A soccer career/broken leg/torn ligament/onset ankle arthritis later, I was advised to find a different sport.  It was winter 2012.  Thought!!!! Cycling!!! Group rides!! Outdoors! Chicago… So after some extensive googling I found PWP and emailed Kristen to ask if I could get involved.  I did.  I liked it; mostly since I’m ok with self-inflicted physical suffering (the fun kind), but also because there were Christmas lights and RAD jams and I was sandwiched between KMesh and Kelly ‘the masher’ Clarke.  I went to a team event (which involved beer no way) and before I knew it I had signed up for the Gapers Block crits as an almost monkey.  And there you have it.

What surprised me most about racing is how much you learn just by doing.  The first race at Gapers I hung with the pack, pulled (though I didn’t know at the time) for a lap or so, and ended up 17th.  I realized I wore myself out for no reason and decided to hang back more the next race.  With just some light strategizing I placed 2nd instead.  What I think is the most important when racing is getting your head right, think you can win.  And if you can’t, take some people down trying (not actually though).  In the words of Sarah Rice (Cat 2 SM), “If you’re not hungry, don’t eat.”

Although I’m pleased with the results I’ve gotten this past race season, being adopted by Spidermonkey and having the opportunity to meet so many impressive and positively awesome people in the cycling community has really been the highlight of my intro to the sport.  Nine months ago I barely knew any cyclists; or the difference between clinchers and tubulars, a criterium and cyclocross, SRAM vs.

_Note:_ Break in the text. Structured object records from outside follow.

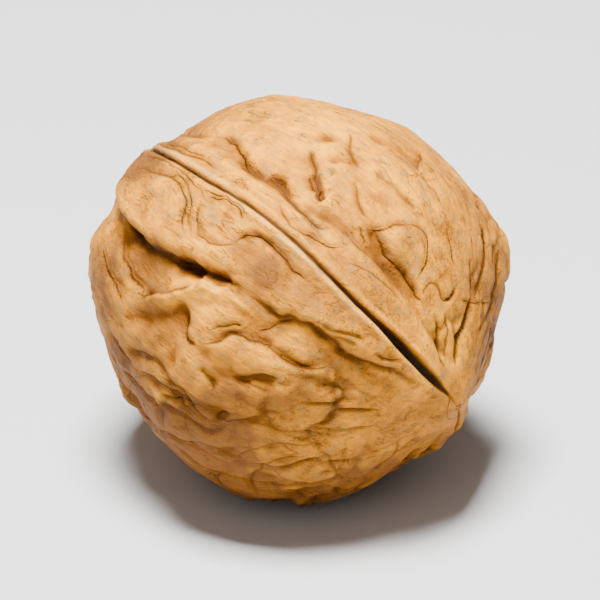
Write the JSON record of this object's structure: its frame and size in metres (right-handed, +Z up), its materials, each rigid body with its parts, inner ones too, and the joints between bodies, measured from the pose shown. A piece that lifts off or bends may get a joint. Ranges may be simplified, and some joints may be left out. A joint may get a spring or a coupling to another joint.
{
  "type": "walnut in its shell",
  "caption": "Whole walnut in its shell, lying on its side, with a raised seam band, creased and pitted shell and a small pointed tip.",
  "frame": {"origin": "middle of the small flat spot that the nut rests on", "axes": "+Z up from the flat spot, +X along the nut's length, seen from above, towards its tip, which dips 17.8 degrees below it"},
  "size_m": [0.0373, 0.035, 0.0344],
  "materials": {
    "shell": "satin"
  },
  "bodies": {
    "root": {"walnut": "shell"}
  },
  "joints": []
}
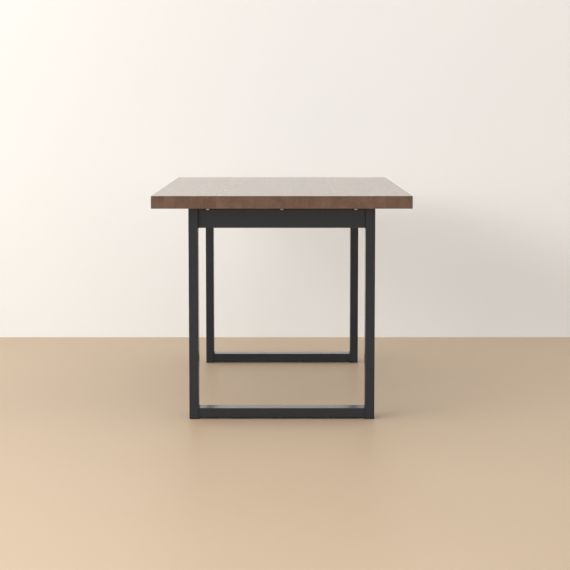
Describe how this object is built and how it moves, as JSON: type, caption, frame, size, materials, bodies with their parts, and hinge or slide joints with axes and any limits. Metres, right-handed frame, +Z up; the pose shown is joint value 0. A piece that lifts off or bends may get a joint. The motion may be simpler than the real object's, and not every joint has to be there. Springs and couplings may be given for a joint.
{
  "type": "butcher block table",
  "caption": "Rectangular dining table with an edge-glued walnut top on two rectangular-tube steel loop frames with levelling feet.",
  "frame": {"origin": "on the floor, under the middle of the tabletop", "axes": "+X across the table, +Y along it from the front frame to the rear frame, +Z up"},
  "size_m": [0.8, 1.4, 0.704],
  "materials": {
    "walnut": "satin clear lacquer",
    "powder_coat": "satin black powder coat",
    "zinc_plate": "bright zinc plate",
    "nylon": "moulded nylon"
  },
  "bodies": {
    "table": {"top_stave_01": "walnut", "top_stave_02": "walnut", "top_stave_03": "walnut", "top_stave_04": "walnut", "top_stave_05": "walnut", "top_stave_06": "walnut", "top_stave_07": "walnut", "top_stave_08": "walnut", "top_stave_09": "walnut", "top_stave_10": "walnut", "top_stave_11": "walnut", "top_stave_12": "walnut", "top_stave_13": "walnut", "top_stave_14": "walnut", "top_stave_15": "walnut", "top_stave_16": "walnut", "top_stave_17": "walnut", "top_stave_18": "walnut", "top_stave_19": "walnut", "top_stave_20": "walnut", "front_foot_rail": "powder_coat", "front_top_rail": "powder_coat", "front_mounting_plate": "powder_coat", "front_frame_screws": "zinc_plate", "front_screw_washers": "zinc_plate", "front_threaded_inserts": "zinc_plate", "front_weld_nuts": "zinc_plate", "front_left_leg": "powder_coat", "front_left_end_plate": "powder_coat", "front_right_leg": "powder_coat", "front_right_end_plate": "powder_coat", "rear_foot_rail": "powder_coat", "rear_top_rail": "powder_coat", "rear_mounting_plate": "powder_coat", "rear_frame_screws": "zinc_plate", "rear_screw_washers": "zinc_plate", "rear_threaded_inserts": "zinc_plate", "rear_weld_nuts": "zinc_plate", "rear_left_leg": "powder_coat", "rear_left_end_plate": "powder_coat", "rear_right_leg": "powder_coat", "rear_right_end_plate": "powder_coat"},
    "front_left_foot_pad": {"front_left_slip_pad": "nylon"},
    "front_left_foot_screw": {"front_left_levelling_screw": "zinc_plate"},
    "front_right_foot_pad": {"front_right_slip_pad": "nylon"},
    "front_right_foot_screw": {"front_right_levelling_screw": "zinc_plate"},
    "rear_left_foot_pad": {"rear_left_slip_pad": "nylon"},
    "rear_left_foot_screw": {"rear_left_levelling_screw": "zinc_plate"},
    "rear_right_foot_pad": {"rear_right_slip_pad": "nylon"},
    "rear_right_foot_screw": {"rear_right_levelling_screw": "zinc_plate"}
  },
  "joints": [
    {"name": "front_left_foot_travel", "type": "slide", "parent": "table", "child": "front_left_foot_pad", "axis": [0, 0, 1], "range_m": [-0.01, 0]},
    {"name": "front_left_foot_turn", "type": "hinge", "parent": "front_left_foot_pad", "child": "front_left_foot_screw", "pos_m": [-0.275, -0.595, 0.0045], "axis": [0, 0, 1], "range_deg": [-2881, 1]},
    {"name": "front_right_foot_travel", "type": "slide", "parent": "table", "child": "front_right_foot_pad", "axis": [0, 0, 1], "range_m": [-0.01, 0]},
    {"name": "front_right_foot_turn", "type": "hinge", "parent": "front_right_foot_pad", "child": "front_right_foot_screw", "pos_m": [0.275, -0.595, 0.0045], "axis": [0, 0, 1], "range_deg": [-2881, 1]},
    {"name": "rear_left_foot_travel", "type": "slide", "parent": "table", "child": "rear_left_foot_pad", "axis": [0, 0, 1], "range_m": [-0.01, 0]},
    {"name": "rear_left_foot_turn", "type": "hinge", "parent": "rear_left_foot_pad", "child": "rear_left_foot_screw", "pos_m": [-0.275, 0.595, 0.0045], "axis": [0, 0, 1], "range_deg": [-2881, 1]},
    {"name": "rear_right_foot_travel", "type": "slide", "parent": "table", "child": "rear_right_foot_pad", "axis": [0, 0, 1], "range_m": [-0.01, 0]},
    {"name": "rear_right_foot_turn", "type": "hinge", "parent": "rear_right_foot_pad", "child": "rear_right_foot_screw", "pos_m": [0.275, 0.595, 0.0045], "axis": [0, 0, 1], "range_deg": [-2881, 1]}
  ],
  "couplings": [
    {"joint": "front_left_foot_turn", "follows": "front_left_foot_travel", "rad_per_m": 5026.5},
    {"joint": "front_right_foot_turn", "follows": "front_right_foot_travel", "rad_per_m": 5026.5},
    {"joint": "rear_left_foot_turn", "follows": "rear_left_foot_travel", "rad_per_m": 5026.5},
    {"joint": "rear_right_foot_turn", "follows": "rear_right_foot_travel", "rad_per_m": 5026.5}
  ]
}
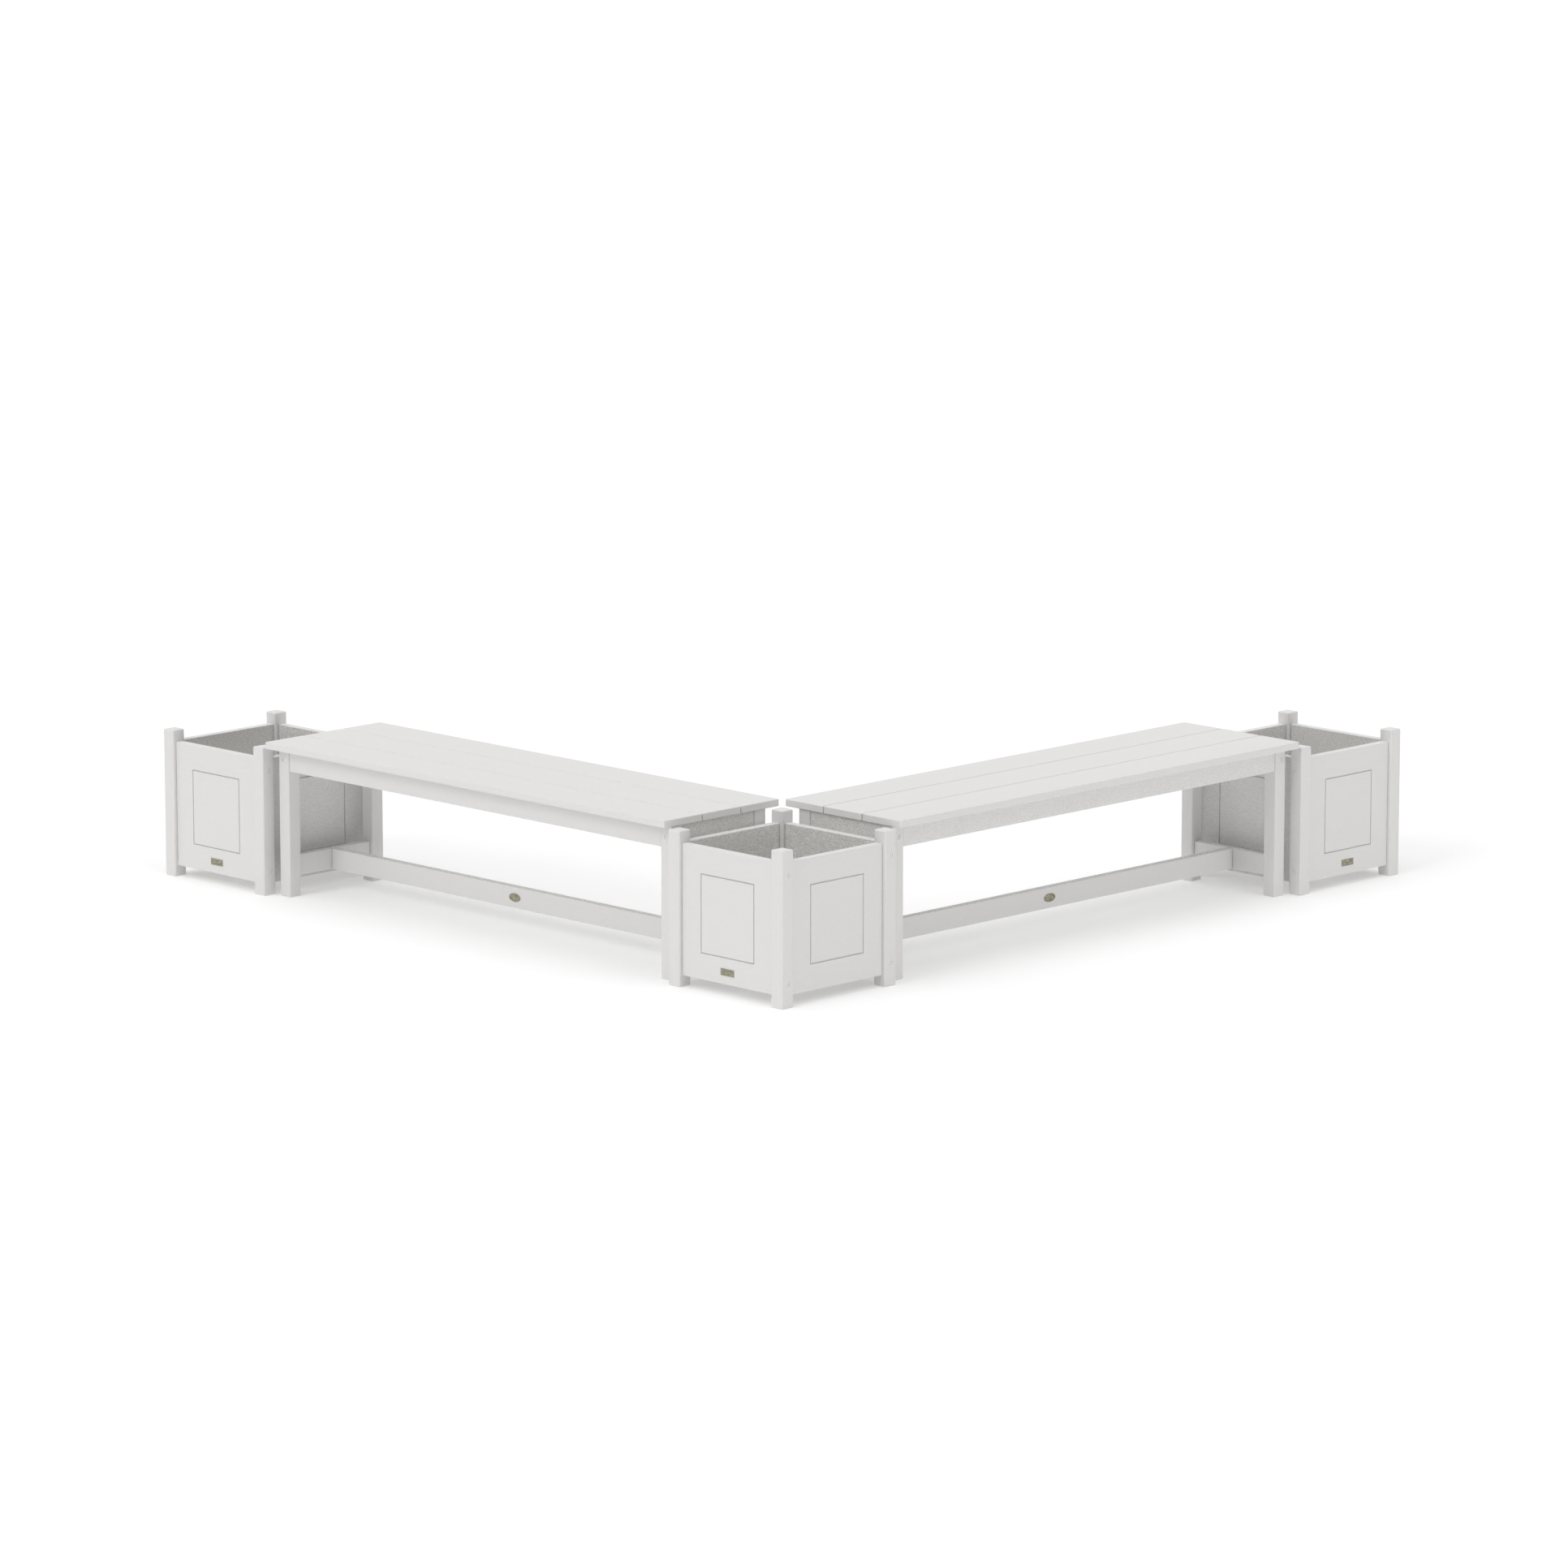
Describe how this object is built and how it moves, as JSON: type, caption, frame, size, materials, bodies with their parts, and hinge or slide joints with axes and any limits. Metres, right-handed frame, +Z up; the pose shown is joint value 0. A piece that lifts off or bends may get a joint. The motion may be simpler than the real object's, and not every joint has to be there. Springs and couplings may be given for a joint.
{
  "type": "bench with planter",
  "caption": "L-shaped garden set in white plastic lumber: backless benches with slatted seats and stretcher bases, set end to end between square planters with routed panels.",
  "frame": {"origin": "middle of the set's footprint, on the ground", "axes": "+Z up; one bench runs along X on the -Y side with its outer side facing -Y, the other runs along Y on the +X side with its outer side facing +X, and the shared corner planter is at +X, -Y"},
  "size_m": [2.3638, 2.3638, 0.4213],
  "materials": {
    "plastic_lumber": "white moulded plastic lumber, satin, with a fine brushed wood grain along each board"
  },
  "bodies": {
    "root": {"corner_planter_front_left_post": "plastic_lumber", "corner_planter_back_left_post": "plastic_lumber", "corner_planter_front_right_post": "plastic_lumber", "corner_planter_back_right_post": "plastic_lumber", "corner_planter_front_panel": "plastic_lumber", "corner_planter_right_panel": "plastic_lumber", "corner_planter_back_panel": "plastic_lumber", "corner_planter_left_panel": "plastic_lumber", "corner_planter_floor_slat_1": "plastic_lumber", "corner_planter_floor_slat_2": "plastic_lumber", "left_bench_front_left_leg": "plastic_lumber", "left_bench_back_left_leg": "plastic_lumber", "left_bench_front_right_leg": "plastic_lumber", "left_bench_back_right_leg": "plastic_lumber", "left_bench_front_apron": "plastic_lumber", "left_bench_back_apron": "plastic_lumber", "left_bench_left_end_apron": "plastic_lumber", "left_bench_left_end_stretcher": "plastic_lumber", "left_bench_right_end_apron": "plastic_lumber", "left_bench_right_end_stretcher": "plastic_lumber", "left_bench_centre_stretcher": "plastic_lumber", "left_bench_seat_batten": "plastic_lumber", "left_bench_seat_board_1": "plastic_lumber", "left_bench_seat_board_2": "plastic_lumber", "left_bench_seat_board_3": "plastic_lumber", "left_planter_front_left_post": "plastic_lumber", "left_planter_back_left_post": "plastic_lumber", "left_planter_front_right_post": "plastic_lumber", "left_planter_back_right_post": "plastic_lumber", "left_planter_front_panel": "plastic_lumber", "left_planter_right_panel": "plastic_lumber", "left_planter_back_panel": "plastic_lumber", "left_planter_left_panel": "plastic_lumber", "left_planter_floor_slat_1": "plastic_lumber", "left_planter_floor_slat_2": "plastic_lumber", "right_bench_front_left_leg": "plastic_lumber", "right_bench_back_left_leg": "plastic_lumber", "right_bench_front_right_leg": "plastic_lumber", "right_bench_back_right_leg": "plastic_lumber", "right_bench_front_apron": "plastic_lumber", "right_bench_back_apron": "plastic_lumber", "right_bench_left_end_apron": "plastic_lumber", "right_bench_left_end_stretcher": "plastic_lumber", "right_bench_right_end_apron": "plastic_lumber", "right_bench_right_end_stretcher": "plastic_lumber", "right_bench_centre_stretcher": "plastic_lumber", "right_bench_seat_batten": "plastic_lumber", "right_bench_seat_board_1": "plastic_lumber", "right_bench_seat_board_2": "plastic_lumber", "right_bench_seat_board_3": "plastic_lumber", "right_planter_front_left_post": "plastic_lumber", "right_planter_back_left_post": "plastic_lumber", "right_planter_front_right_post": "plastic_lumber", "right_planter_back_right_post": "plastic_lumber", "right_planter_front_panel": "plastic_lumber", "right_planter_right_panel": "plastic_lumber", "right_planter_back_panel": "plastic_lumber", "right_planter_left_panel": "plastic_lumber", "right_planter_floor_slat_1": "plastic_lumber", "right_planter_floor_slat_2": "plastic_lumber"}
  },
  "joints": []
}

Shimano; and I won’t pretend like I have it figured out now.  Cycling went from 10% of my life to 80%, 98% on weekends:) And I’m 120% happy about it.  I recently spent 8 hours in the snow watching grown men ride around/through/over sledding children for a chance to win Lagunitas and a Pepper Palace variety pack; “your one stop shop for hot sauce, BBQ sauce, salsa, pickled items, jellies and jams, beef jerky, and more!  And it wasn’t strange to me at all.


I tell the friends I have left who aren’t cycle-crazy about our team and tomfoolery.  My parents now ride regularly (Carole just got a roadie and my dad wants to commandeer my CX bike so he can start racing), my aunt and sister are hopping back on bikes again, and I get updates when friends complete big rides, get their first pair of bike shoes or see a Spidermonkey riding on the street.  This thing we do is contagious and I’m truly honored to be a part of it.